Towt s’est également lancé dans l’aventure des voiliers cargos. Partis du Havre, les produits seront déchargés à New York et Miami. L’entreprise créée à Douarnenez, désormais basée au Havre, a récemment mis à l’eau la coque en acier de son tout premier voilier-cargo de 81 mètres. Le navire devrait naviguer 315 jours par an, dont 95% du temps à la voile, et transporter annuellement 30.000 tonnes de marchandises dès l’an prochain. Une flotte de quatre navires verra le jour d’ici à 2026.

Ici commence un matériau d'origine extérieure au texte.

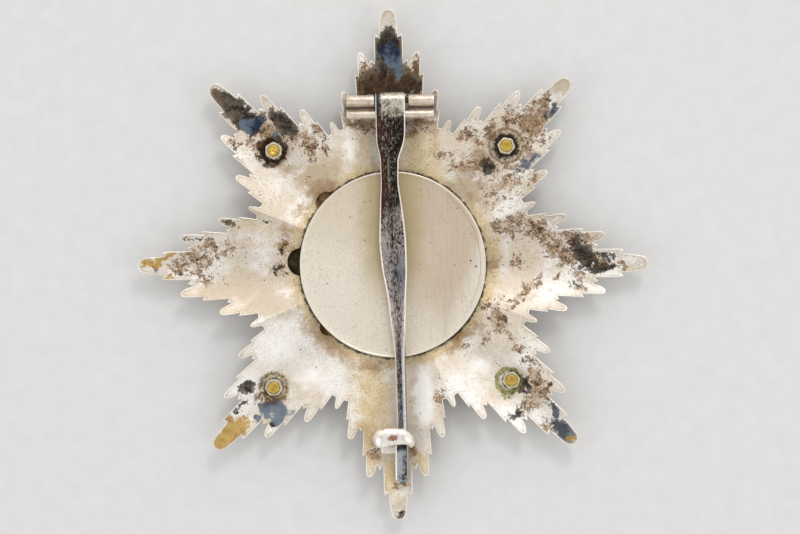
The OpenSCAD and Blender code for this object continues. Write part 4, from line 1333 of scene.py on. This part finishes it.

En collaboration avec l’entreprise nantaise Airseas qui a mis au point une aile volante baptisée Seawing, Louis-Dreyfus Armateur entend transporter des pièces de l’A320 d’Airbus (le géant de l’aéronautique possède 11% du capital de l’entreprise) aux États-Unis. L’aile géante de 1 000 m2 en forme de parachute, qui volera à une altitude de 300 m, doit tracter un cargo, pesant jusqu’à 200.000 tonnes, en appui du moteur.